Siro adds trial supply capacity in India

By Gareth Macdonald

- Last updated on GMT

Indian CRO Siro Clinpharma has ramped up clinical trial manufacturing capacity at its facility in Mumbai in response to growing demand from pharma and biotech firms.

The expansion, financial details of which have not been released, covers both manufacturing capacity and inventory management infrastructure according to company VP Jayanti Vaidyanath.

Vaidyanath explained that the firm started offering trial supply services in 2003, beginning with a modest 18,000 sq ft of manufacturing and warehouse space at its Mumbai facility.

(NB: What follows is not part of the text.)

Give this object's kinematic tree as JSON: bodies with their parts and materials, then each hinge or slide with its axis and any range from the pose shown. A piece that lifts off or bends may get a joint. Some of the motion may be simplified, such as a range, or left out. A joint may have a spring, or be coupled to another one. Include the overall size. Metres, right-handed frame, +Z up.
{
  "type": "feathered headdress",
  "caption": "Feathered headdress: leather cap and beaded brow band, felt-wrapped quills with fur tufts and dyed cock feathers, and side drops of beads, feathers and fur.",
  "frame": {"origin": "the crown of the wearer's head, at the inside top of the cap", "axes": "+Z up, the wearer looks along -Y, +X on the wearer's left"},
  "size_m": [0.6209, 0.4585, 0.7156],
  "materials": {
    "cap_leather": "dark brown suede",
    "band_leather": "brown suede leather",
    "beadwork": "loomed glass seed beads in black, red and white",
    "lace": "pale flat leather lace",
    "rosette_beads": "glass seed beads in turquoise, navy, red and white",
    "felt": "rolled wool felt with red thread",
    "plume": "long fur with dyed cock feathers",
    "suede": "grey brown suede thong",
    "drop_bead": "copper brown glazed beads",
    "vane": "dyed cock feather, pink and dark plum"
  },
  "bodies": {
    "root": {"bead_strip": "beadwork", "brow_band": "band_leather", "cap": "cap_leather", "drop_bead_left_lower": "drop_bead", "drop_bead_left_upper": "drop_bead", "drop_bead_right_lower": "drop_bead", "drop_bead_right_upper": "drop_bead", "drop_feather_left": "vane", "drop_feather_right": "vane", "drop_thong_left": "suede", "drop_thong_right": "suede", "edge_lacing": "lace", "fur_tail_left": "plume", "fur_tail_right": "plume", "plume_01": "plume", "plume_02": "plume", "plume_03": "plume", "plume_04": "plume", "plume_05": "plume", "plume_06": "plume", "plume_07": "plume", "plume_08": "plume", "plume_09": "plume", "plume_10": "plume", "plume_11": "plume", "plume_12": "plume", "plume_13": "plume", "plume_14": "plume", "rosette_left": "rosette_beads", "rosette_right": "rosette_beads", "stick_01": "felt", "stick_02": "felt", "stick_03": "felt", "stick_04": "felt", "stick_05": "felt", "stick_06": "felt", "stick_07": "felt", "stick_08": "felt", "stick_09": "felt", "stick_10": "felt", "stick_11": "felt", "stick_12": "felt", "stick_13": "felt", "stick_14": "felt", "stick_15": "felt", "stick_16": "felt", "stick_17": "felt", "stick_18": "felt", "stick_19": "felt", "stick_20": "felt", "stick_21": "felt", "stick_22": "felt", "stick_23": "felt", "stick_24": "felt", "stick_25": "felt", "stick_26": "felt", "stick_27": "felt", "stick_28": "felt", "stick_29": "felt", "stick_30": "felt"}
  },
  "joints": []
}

She added that: “Now, with the expanded facility, we have a bigger area of 6200 square feet,” adding it includes two walk-in cold rooms at 2-8 degree storage, ambient storage at 15-25 degrees and storages for temperature ranges between -20 and -70 degrees."

Vaidyanath went on to say that Siro has also invested in its in inventory management process, selecting Oracle Siebel’s CTMS tool to run stock control and distribution operations.

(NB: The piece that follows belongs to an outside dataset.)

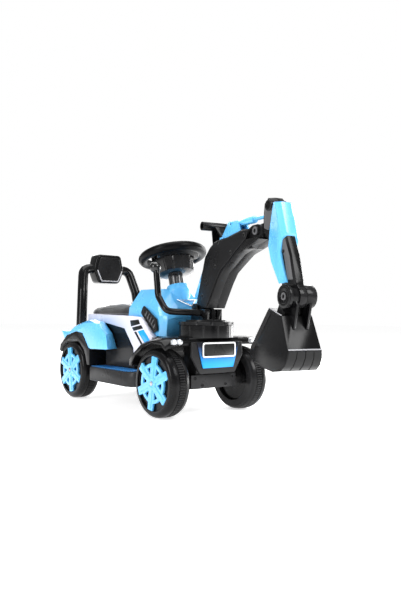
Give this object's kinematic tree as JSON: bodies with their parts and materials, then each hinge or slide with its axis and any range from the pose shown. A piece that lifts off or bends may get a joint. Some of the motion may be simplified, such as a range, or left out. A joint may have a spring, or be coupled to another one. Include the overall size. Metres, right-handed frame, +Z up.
{
  "type": "ride on digger",
  "caption": "Child's ride-on digger: wheels, saddle, steering wheel and roll hoop, with a slewing front arm whose boom, stick and bucket move.",
  "frame": {"origin": "on the ground, under the middle of the whole object's bounding box", "axes": "+Z up, forward is -Y (the bucket end), +X is the vehicle's left side"},
  "size_m": [0.338, 1.0696, 0.528],
  "materials": {
    "sky_blue": "light sky-blue moulded plastic, glossy",
    "bright_blue": "brighter blue moulded plastic, glossy",
    "black": "black moulded plastic, glossy",
    "tyre_black": "hard black plastic wheel, glossy with a ribbed tread",
    "white": "pale white moulded plastic",
    "chrome": "bright chromed plastic",
    "lens": "clear silvered lamp",
    "steel": "plain steel",
    "inner": "dark inner casing"
  },
  "bodies": {
    "vehicle": {"lower_body": "black", "battery": "inner", "drive_unit": "inner", "rear_axle": "steel", "upper_shell": "white", "rear_arch_left": "black", "rear_arch_right": "black", "rear_fender_left": "sky_blue", "rear_fender_right": "sky_blue", "step_left": "black", "step_right": "black", "step_mat_left": "sky_blue", "step_mat_right": "sky_blue", "rear_bumper": "sky_blue", "roll_hoop": "black", "headrest": "black", "seat": "black", "hood": "sky_blue", "vent_left": "black", "vent_right": "black", "hood_trim": "chrome", "front_cover": "black", "front_fascia": "black", "front_panel": "bright_blue", "blank_plate": "black", "axle_beam": "black", "beam_bracket": "black", "headlamp_left": "lens", "headlamp_right": "lens", "turret_drum": "black"},
    "steering_assembly": {"steering_column": "black", "steering_hub": "black", "steering_rim": "black", "steering_shaft": "steel"},
    "horn": {"horn_button": "bright_blue"},
    "tie": {"tie_rod": "steel"},
    "knuckle_l": {"knuckle_left": "steel"},
    "knuckle_r": {"knuckle_right": "steel"},
    "wheel_fl": {"tyre_front_left": "tyre_black", "trim_front_left": "sky_blue"},
    "wheel_fr": {"tyre_front_right": "tyre_black", "trim_front_right": "sky_blue"},
    "wheel_rl": {"tyre_rear_left": "tyre_black", "trim_rear_left": "sky_blue"},
    "wheel_rr": {"tyre_rear_right": "tyre_black", "trim_rear_right": "sky_blue"},
    "slew": {"swivel": "black", "lever_rod": "black", "lever_knob": "black"},
    "boom": {"boom_shell_left": "black", "boom_shell_right": "black", "boom_spine": "sky_blue", "stick_pin": "black"},
    "handle": {"handle_lever": "black", "rod_bracket": "sky_blue"},
    "rod": {"push_rod": "bright_blue"},
    "stick": {"stick_core": "black", "stick_cover": "sky_blue"},
    "bucket_body": {"bucket": "black", "wrist_pin": "steel"}
  },
  "joints": [
    {"name": "arm_slew", "type": "hinge", "parent": "vehicle", "child": "slew", "pos_m": [0, -0.0882, 0.25], "axis": [0, 0, 1], "range_deg": [-8, 32]},
    {"name": "boom_lift", "type": "hinge", "parent": "slew", "child": "boom", "pos_m": [0.00495, -0.06472, 0.281], "axis": [-0.9785, 0.2062, 0], "range_deg": [0, 18]},
    {"name": "stick_swing", "type": "hinge", "parent": "boom", "child": "stick", "pos_m": [-0.05939, -0.37001, 0.4603], "axis": [-0.9785, 0.2062, 0], "range_deg": [-7, 25]},
    {"name": "handle_tilt", "type": "hinge", "parent": "boom", "child": "handle", "pos_m": [-0.02392, -0.20171, 0.4603], "axis": [-0.9785, 0.2062, 0], "range_deg": [-7.5, 25.5]},
    {"name": "push_rod_swing", "type": "hinge", "parent": "handle", "child": "rod", "pos_m": [-0.03299, -0.24476, 0.4935], "axis": [-0.9785, 0.2062, 0], "range_deg": [-25.5, 7.5]},
    {"name": "bucket_tilt", "type": "hinge", "parent": "stick", "child": "bucket_body", "pos_m": [-0.0863, -0.49771, 0.3065], "axis": [-0.9785, 0.2062, 0], "range_deg": [-40, 30]},
    {"name": "steering_turn", "type": "hinge", "parent": "vehicle", "child": "steering_assembly", "pos_m": [0, 0.0438, 0.338], "axis": [0, 0.2672, 0.9636], "range_deg": [-30, 30]},
    {"name": "horn_press", "type": "slide", "parent": "steering_assembly", "child": "horn", "axis": [0, -0.2672, -0.9636], "range_m": [0, 0.003], "stiffness_N_per_m": 200, "springref_m": -0.002},
    {"name": "tie_rod_slide", "type": "slide", "parent": "vehicle", "child": "tie", "axis": [1, 0, 0], "range_m": [-0.0092, 0.0092]},
    {"name": "front_left_steer", "type": "hinge", "parent": "vehicle", "child": "knuckle_l", "pos_m": [0.09, -0.0732, 0.09], "axis": [0, 0, 1], "range_deg": [-15.5, 15.5]},
    {"name": "front_right_steer", "type": "hinge", "parent": "vehicle", "child": "knuckle_r", "pos_m": [-0.09, -0.0732, 0.09], "axis": [0, 0, 1], "range_deg": [-15.5, 15.5]},
    {"name": "front_left_spin", "type": "hinge", "parent": "knuckle_l", "child": "wheel_fl", "pos_m": [0.135, -0.0732, 0.09], "axis": [1, 0, 0], "continuous": true},
    {"name": "front_right_spin", "type": "hinge", "parent": "knuckle_r", "child": "wheel_fr", "pos_m": [-0.135, -0.0732, 0.09], "axis": [1, 0, 0], "continuous": true},
    {"name": "rear_left_spin", "type": "hinge", "parent": "vehicle", "child": "wheel_rl", "pos_m": [0.135, 0.3974, 0.09], "axis": [1, 0, 0], "continuous": true},
    {"name": "rear_right_spin", "type": "hinge", "parent": "vehicle", "child": "wheel_rr", "pos_m": [-0.135, 0.3974, 0.09], "axis": [1, 0, 0], "continuous": true}
  ],
  "couplings": [
    {"joint": "handle_tilt", "follows": "stick_swing", "ratio": 1},
    {"joint": "push_rod_swing", "follows": "stick_swing", "ratio": -1},
    {"joint": "front_left_steer", "follows": "steering_turn", "ratio": 0.5},
    {"joint": "front_right_steer", "follows": "steering_turn", "ratio": 0.5},
    {"joint": "tie_rod_slide", "follows": "steering_turn", "m_per_rad": -0.0175}
  ]
}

Ajit Nair, who head up Siro’s Indian operations, stressed the customer service benefits of the additional capacity, explaining that: “The facility expansion will enable us to handle many more orders thus increasing our ability to serve a wider client base.​”

Dr Nair went on to say that Siro’s recent partnership with New Jersey based pharma services firm Advanced Clinical Trial Solutions (ACT), signed in April, will also benefit from the facility expansion.

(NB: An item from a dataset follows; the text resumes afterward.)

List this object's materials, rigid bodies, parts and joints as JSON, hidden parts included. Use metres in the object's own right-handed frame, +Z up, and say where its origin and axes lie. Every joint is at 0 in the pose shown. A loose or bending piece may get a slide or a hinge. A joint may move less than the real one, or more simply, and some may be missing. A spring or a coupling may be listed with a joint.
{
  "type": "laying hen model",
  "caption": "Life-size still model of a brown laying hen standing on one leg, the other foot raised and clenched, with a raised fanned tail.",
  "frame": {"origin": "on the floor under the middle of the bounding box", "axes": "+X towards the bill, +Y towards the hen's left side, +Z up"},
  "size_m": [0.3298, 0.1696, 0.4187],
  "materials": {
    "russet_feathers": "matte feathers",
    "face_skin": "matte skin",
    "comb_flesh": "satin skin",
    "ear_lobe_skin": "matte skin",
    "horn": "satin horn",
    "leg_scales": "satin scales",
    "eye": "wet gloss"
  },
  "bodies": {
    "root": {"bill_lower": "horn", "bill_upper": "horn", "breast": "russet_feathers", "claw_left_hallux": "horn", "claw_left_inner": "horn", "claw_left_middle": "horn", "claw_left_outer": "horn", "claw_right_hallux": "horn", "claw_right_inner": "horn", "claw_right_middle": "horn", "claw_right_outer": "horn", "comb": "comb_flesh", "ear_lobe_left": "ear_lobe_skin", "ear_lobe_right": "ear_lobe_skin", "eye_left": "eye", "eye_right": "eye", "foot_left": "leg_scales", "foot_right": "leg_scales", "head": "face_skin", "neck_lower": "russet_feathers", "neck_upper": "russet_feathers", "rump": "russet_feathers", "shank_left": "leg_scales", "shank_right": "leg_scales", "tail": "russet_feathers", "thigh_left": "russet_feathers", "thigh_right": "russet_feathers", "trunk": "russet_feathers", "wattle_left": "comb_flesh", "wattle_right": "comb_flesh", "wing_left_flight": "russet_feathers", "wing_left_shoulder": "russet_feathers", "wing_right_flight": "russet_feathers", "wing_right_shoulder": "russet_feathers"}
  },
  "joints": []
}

[The new capacity] broadens our scope by making us a part of their global storage and distribution network and increases the platform to work on for our international pharma and biotech clients​.”

Indian trials market to grow 31% to 2012

Siro’s report of increasing demand for trial services fits with data revealed by an RNCOS survey released in September.

The analysts predicted that the value of India’s outsourced trial market will grow 31 per cent a year between 2010 and 2012, driven by the huge pool of patients and the low cost of research compared with other countries.

The report also said that Phase II and III trials, which currently make up around 80 per cent of the studies conducted in the country, will continue to dominate the market with the mix of small local contract research organisations (CRO) and global firms like Quintiles also being maintained.

Overall, RNCOS expects that the number of trials conducted in India between now and 2012 will increase around 14 per cent, suggesting that Siro’s expansion and distribution partnering deals is well timed.